### DATASET ENTRIES

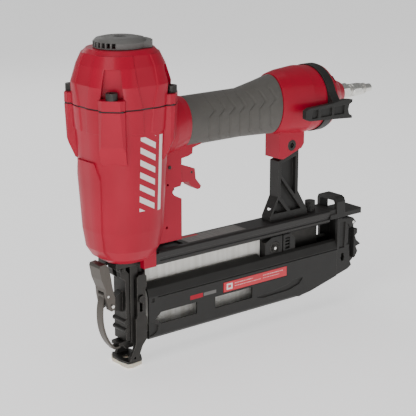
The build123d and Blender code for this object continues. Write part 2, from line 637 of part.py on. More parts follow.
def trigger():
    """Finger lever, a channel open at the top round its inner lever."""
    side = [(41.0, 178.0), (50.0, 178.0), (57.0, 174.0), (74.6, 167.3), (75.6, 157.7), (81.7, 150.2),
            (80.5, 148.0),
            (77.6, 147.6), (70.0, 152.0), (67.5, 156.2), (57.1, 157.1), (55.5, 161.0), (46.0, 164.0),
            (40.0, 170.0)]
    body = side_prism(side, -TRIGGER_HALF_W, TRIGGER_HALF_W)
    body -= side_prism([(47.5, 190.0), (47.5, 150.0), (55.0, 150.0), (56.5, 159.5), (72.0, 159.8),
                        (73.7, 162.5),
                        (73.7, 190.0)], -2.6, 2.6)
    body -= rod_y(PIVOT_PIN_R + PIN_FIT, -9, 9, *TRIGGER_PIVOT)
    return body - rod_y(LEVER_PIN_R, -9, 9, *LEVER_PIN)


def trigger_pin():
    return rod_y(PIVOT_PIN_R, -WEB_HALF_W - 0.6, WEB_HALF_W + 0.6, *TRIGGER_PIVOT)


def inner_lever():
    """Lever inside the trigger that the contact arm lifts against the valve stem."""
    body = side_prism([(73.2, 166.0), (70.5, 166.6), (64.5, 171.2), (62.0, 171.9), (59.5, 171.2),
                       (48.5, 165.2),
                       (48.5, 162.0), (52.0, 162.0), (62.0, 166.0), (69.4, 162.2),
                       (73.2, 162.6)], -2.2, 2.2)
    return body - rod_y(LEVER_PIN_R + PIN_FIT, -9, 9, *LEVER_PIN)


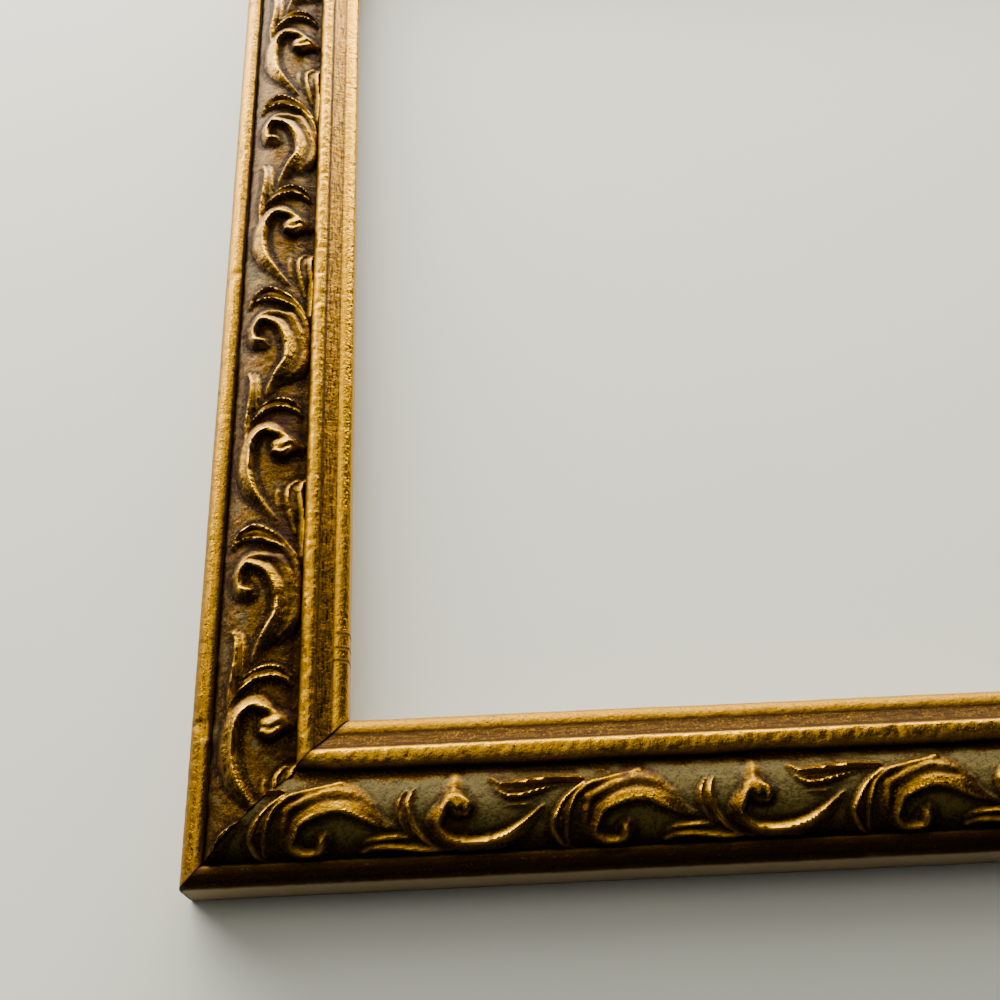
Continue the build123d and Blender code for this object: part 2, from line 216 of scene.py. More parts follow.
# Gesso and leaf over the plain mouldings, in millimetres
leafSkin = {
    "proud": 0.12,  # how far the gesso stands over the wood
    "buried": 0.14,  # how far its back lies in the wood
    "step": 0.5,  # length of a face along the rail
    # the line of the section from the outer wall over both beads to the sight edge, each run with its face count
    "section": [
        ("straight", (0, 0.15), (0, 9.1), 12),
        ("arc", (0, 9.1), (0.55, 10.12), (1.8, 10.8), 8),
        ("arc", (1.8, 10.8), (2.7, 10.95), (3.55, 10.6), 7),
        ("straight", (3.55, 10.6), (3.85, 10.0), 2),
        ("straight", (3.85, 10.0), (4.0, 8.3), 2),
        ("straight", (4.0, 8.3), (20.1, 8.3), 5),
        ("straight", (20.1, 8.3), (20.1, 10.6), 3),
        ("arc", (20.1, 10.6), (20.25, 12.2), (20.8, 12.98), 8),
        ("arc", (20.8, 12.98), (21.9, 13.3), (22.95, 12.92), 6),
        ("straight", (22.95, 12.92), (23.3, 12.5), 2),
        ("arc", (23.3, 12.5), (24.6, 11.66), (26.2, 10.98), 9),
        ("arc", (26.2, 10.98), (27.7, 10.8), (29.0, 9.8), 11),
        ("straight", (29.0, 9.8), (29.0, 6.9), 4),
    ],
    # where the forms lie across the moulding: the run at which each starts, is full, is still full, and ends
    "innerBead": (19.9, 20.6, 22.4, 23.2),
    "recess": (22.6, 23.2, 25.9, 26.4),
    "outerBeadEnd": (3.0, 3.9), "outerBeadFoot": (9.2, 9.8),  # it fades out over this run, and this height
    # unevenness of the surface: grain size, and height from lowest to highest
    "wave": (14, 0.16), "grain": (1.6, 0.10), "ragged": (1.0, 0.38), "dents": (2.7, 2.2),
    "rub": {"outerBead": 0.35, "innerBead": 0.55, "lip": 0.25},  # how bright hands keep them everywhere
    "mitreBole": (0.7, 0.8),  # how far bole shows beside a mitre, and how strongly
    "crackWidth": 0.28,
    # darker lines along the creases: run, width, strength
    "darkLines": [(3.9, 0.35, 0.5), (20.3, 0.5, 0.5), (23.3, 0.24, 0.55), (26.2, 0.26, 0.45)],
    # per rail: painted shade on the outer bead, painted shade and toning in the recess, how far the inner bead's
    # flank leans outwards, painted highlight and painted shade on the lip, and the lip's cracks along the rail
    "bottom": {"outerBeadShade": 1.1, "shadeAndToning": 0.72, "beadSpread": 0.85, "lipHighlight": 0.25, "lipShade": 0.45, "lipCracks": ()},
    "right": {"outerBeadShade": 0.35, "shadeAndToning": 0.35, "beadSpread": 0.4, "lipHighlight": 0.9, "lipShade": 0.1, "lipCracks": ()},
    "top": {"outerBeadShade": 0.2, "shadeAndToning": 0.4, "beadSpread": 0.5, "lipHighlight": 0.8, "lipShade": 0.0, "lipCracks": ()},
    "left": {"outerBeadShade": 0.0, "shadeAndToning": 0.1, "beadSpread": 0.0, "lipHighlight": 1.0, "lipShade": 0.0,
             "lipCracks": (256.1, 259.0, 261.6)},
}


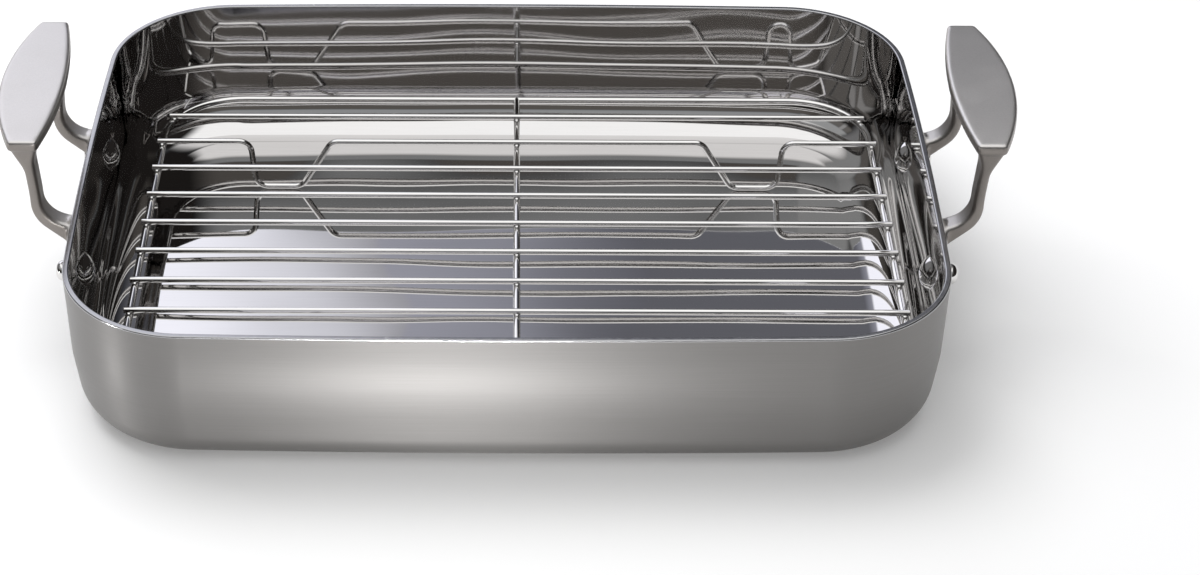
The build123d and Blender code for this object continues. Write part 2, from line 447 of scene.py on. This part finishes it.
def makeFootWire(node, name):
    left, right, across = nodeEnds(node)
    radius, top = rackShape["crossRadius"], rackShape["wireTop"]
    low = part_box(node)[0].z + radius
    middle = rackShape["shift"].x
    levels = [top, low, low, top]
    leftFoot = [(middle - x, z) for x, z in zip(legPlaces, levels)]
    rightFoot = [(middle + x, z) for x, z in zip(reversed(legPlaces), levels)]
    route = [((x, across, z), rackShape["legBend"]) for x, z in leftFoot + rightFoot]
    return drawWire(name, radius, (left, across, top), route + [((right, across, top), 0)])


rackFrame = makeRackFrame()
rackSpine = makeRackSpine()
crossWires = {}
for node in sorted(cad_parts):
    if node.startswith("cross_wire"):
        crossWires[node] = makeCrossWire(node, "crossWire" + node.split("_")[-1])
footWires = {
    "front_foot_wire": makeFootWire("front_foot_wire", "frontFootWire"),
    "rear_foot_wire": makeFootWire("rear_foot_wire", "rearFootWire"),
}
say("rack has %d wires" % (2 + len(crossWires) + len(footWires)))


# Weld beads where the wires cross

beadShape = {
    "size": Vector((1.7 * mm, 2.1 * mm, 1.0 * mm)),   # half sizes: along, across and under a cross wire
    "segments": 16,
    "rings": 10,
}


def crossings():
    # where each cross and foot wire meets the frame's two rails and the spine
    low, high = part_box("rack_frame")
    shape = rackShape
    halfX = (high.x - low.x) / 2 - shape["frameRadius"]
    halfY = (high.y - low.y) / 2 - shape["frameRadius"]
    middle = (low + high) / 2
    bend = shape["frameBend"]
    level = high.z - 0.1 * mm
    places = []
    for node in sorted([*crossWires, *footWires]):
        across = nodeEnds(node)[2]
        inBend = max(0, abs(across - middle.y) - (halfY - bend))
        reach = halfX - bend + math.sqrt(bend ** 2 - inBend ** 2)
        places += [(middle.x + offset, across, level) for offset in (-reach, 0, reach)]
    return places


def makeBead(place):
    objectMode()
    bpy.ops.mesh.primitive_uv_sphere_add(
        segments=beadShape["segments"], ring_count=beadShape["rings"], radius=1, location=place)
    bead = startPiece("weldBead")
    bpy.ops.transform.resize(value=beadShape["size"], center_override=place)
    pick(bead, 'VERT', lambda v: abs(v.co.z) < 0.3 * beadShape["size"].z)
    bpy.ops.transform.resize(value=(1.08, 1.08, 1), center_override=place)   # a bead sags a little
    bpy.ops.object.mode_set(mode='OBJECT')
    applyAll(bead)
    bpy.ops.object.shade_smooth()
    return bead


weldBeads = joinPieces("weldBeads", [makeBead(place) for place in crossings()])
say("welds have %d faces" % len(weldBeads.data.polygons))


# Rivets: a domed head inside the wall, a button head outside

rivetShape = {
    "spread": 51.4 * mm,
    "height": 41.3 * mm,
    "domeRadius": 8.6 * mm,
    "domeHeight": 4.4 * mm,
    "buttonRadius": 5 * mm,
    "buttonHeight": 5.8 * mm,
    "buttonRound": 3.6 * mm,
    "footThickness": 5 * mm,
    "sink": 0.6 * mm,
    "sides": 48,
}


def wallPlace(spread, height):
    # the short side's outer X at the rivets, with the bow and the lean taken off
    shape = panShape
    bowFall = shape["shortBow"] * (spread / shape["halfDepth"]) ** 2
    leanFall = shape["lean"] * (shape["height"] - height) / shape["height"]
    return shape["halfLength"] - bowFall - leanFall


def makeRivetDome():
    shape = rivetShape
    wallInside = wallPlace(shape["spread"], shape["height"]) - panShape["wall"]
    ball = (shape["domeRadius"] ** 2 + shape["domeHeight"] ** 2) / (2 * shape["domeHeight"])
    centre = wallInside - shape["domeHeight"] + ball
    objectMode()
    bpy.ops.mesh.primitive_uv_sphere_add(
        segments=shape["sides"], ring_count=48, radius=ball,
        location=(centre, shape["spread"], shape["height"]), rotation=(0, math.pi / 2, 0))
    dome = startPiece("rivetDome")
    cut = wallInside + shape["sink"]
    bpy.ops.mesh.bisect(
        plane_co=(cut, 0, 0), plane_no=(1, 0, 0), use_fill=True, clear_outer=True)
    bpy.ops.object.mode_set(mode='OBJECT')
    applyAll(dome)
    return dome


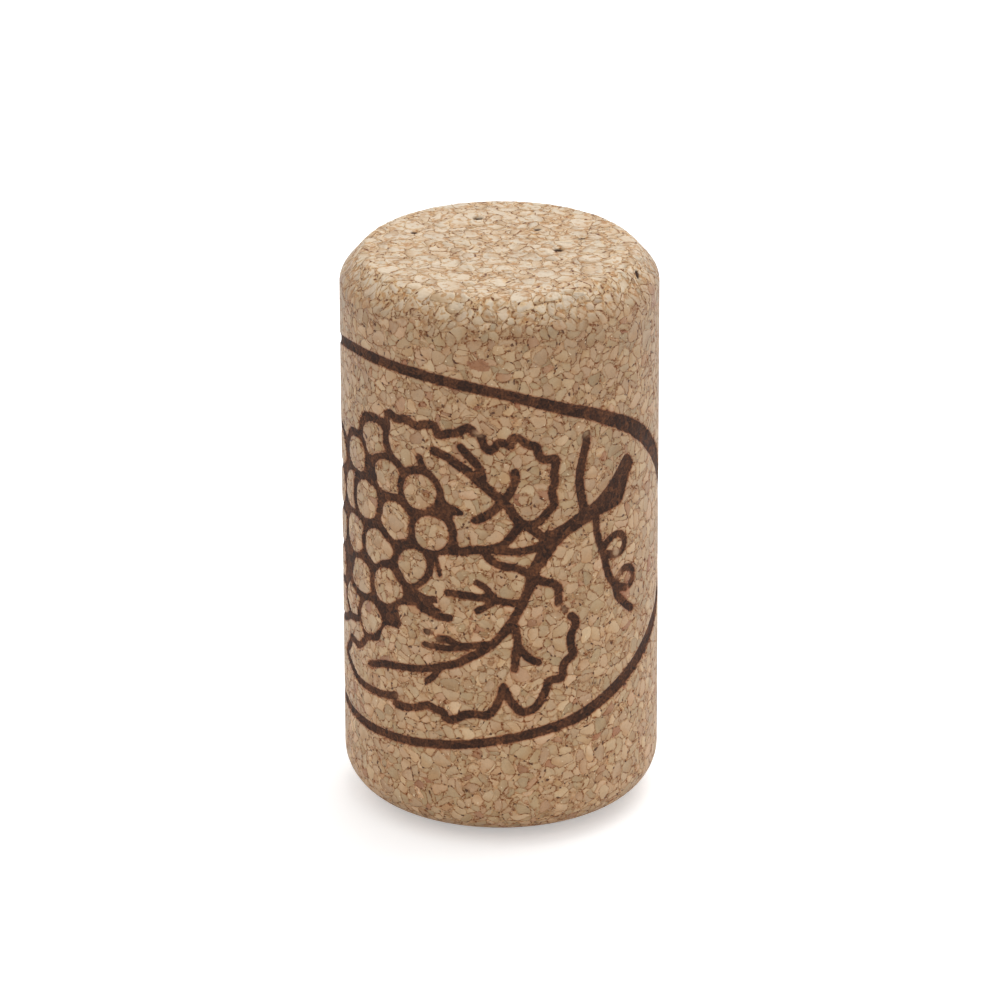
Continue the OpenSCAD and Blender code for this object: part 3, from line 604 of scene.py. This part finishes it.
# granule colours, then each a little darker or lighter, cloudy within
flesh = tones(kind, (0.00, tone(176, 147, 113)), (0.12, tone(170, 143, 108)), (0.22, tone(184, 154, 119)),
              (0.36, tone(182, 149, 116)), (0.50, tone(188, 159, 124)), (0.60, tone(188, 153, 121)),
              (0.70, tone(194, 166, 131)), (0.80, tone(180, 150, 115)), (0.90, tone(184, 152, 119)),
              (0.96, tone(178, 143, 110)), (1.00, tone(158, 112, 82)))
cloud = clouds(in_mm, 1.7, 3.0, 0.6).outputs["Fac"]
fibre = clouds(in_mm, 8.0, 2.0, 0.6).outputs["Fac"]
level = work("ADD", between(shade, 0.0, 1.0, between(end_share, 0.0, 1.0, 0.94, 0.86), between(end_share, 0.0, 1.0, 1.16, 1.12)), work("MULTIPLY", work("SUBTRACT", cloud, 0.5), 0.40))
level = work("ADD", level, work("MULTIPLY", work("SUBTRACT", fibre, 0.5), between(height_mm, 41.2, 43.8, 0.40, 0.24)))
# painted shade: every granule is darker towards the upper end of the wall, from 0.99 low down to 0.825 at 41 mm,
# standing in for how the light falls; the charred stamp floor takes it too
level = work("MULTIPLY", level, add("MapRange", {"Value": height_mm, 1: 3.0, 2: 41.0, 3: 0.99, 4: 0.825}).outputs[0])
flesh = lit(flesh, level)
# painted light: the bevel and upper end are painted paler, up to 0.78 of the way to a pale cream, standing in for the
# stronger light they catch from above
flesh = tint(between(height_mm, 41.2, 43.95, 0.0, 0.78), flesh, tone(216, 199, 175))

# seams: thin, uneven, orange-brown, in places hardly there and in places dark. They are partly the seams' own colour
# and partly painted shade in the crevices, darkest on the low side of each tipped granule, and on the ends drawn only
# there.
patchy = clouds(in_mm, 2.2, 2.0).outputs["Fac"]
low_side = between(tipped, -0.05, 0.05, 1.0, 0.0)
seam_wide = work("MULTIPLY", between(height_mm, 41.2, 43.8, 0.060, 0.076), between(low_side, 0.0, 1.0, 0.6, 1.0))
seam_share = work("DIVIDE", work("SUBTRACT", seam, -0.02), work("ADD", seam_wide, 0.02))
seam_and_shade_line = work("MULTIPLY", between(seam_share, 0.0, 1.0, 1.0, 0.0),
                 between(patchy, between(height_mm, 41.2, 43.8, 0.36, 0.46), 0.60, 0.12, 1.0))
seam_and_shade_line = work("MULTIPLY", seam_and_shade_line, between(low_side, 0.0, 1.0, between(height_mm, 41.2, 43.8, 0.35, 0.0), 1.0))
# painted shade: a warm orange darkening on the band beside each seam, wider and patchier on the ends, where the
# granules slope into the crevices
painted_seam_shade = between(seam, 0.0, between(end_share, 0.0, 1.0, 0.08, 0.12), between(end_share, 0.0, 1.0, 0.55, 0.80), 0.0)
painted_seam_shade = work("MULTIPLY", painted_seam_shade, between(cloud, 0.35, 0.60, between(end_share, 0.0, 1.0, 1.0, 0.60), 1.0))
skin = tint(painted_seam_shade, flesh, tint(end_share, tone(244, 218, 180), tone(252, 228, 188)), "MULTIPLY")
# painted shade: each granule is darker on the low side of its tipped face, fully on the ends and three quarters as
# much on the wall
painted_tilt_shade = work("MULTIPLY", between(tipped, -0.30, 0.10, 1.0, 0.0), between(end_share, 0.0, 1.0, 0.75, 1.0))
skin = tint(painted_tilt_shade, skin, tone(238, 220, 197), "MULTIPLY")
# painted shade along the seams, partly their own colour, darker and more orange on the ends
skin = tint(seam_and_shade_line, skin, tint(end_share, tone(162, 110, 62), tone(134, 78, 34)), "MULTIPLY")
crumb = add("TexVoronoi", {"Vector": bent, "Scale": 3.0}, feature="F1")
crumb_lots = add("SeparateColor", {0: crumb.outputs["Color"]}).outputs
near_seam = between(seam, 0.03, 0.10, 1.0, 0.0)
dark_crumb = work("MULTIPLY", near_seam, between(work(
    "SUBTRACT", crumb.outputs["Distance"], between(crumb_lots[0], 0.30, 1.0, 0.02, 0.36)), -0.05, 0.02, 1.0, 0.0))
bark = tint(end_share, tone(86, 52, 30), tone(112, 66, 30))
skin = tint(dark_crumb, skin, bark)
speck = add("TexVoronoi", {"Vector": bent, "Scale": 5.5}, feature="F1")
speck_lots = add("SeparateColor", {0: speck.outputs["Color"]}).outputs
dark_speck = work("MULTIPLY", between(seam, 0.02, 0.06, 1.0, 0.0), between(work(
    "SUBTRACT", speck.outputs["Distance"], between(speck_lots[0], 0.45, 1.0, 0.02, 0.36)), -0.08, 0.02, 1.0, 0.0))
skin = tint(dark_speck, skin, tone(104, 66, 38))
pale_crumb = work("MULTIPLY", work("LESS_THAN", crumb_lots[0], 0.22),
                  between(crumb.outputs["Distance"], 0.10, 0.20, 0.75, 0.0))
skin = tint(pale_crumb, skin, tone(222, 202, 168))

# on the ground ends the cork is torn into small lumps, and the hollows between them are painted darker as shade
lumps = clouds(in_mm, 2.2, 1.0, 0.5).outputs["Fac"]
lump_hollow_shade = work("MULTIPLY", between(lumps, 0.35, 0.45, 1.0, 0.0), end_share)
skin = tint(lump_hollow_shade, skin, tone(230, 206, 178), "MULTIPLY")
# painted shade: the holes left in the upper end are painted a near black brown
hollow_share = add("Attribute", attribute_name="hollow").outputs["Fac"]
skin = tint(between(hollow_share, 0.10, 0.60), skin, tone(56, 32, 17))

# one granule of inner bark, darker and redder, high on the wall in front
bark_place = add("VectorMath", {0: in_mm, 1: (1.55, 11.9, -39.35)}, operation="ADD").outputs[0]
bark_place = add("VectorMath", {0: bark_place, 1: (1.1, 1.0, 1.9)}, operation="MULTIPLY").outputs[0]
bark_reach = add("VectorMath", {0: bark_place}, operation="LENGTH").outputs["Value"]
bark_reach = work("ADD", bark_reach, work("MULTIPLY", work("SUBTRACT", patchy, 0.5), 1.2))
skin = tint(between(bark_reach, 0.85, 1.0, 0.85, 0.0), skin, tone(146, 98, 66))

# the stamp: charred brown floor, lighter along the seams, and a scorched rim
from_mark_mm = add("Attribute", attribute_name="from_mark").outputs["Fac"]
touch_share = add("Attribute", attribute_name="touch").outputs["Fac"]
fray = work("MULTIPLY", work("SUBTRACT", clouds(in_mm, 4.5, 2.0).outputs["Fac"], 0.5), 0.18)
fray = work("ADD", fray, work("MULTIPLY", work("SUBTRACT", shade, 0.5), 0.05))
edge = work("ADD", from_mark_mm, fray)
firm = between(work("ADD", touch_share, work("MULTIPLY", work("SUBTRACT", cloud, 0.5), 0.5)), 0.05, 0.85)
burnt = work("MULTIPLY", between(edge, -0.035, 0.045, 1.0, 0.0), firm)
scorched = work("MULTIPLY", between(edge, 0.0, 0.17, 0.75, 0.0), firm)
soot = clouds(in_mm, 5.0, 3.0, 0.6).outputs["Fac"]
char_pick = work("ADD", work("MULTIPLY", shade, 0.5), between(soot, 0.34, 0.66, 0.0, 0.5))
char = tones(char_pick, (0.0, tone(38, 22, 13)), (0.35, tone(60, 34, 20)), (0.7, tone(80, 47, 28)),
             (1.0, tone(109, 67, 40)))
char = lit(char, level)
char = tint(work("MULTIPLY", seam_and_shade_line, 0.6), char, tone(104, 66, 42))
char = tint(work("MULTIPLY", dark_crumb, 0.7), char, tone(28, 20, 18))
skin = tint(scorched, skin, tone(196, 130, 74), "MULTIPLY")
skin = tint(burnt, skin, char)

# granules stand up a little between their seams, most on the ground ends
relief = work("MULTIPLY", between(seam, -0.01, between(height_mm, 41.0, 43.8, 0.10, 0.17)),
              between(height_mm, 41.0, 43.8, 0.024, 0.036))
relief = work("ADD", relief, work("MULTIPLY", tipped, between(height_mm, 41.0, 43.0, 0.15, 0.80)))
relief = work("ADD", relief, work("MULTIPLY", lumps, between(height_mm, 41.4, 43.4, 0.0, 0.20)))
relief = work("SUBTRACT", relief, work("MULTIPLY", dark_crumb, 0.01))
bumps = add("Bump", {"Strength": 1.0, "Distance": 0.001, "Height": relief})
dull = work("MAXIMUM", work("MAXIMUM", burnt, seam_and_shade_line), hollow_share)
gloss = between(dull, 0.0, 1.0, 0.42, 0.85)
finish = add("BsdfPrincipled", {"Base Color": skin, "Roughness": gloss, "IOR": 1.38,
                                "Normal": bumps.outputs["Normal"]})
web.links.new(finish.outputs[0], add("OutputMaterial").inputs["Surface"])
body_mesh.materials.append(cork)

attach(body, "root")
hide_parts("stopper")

### TASK DIRECTIONS
Transcribe word for word the lines from the one holding "on. This part finishes it." through the one holding "# Weld beads where the wires cross". Include both, and add nothing.

### RESPONSE TO THIS TASK
The build123d and Blender code for this object continues. Write part 2, from line 447 of scene.py on. This part finishes it.
def makeFootWire(node, name):
    left, right, across = nodeEnds(node)
    radius, top = rackShape["crossRadius"], rackShape["wireTop"]
    low = part_box(node)[0].z + radius
    middle = rackShape["shift"].x
    levels = [top, low, low, top]
    leftFoot = [(middle - x, z) for x, z in zip(legPlaces, levels)]
    rightFoot = [(middle + x, z) for x, z in zip(reversed(legPlaces), levels)]
    route = [((x, across, z), rackShape["legBend"]) for x, z in leftFoot + rightFoot]
    return drawWire(name, radius, (left, across, top), route + [((right, across, top), 0)])


rackFrame = makeRackFrame()
rackSpine = makeRackSpine()
crossWires = {}
for node in sorted(cad_parts):
    if node.startswith("cross_wire"):
        crossWires[node] = makeCrossWire(node, "crossWire" + node.split("_")[-1])
footWires = {
    "front_foot_wire": makeFootWire("front_foot_wire", "frontFootWire"),
    "rear_foot_wire": makeFootWire("rear_foot_wire", "rearFootWire"),
}
say("rack has %d wires" % (2 + len(crossWires) + len(footWires)))


# Weld beads where the wires cross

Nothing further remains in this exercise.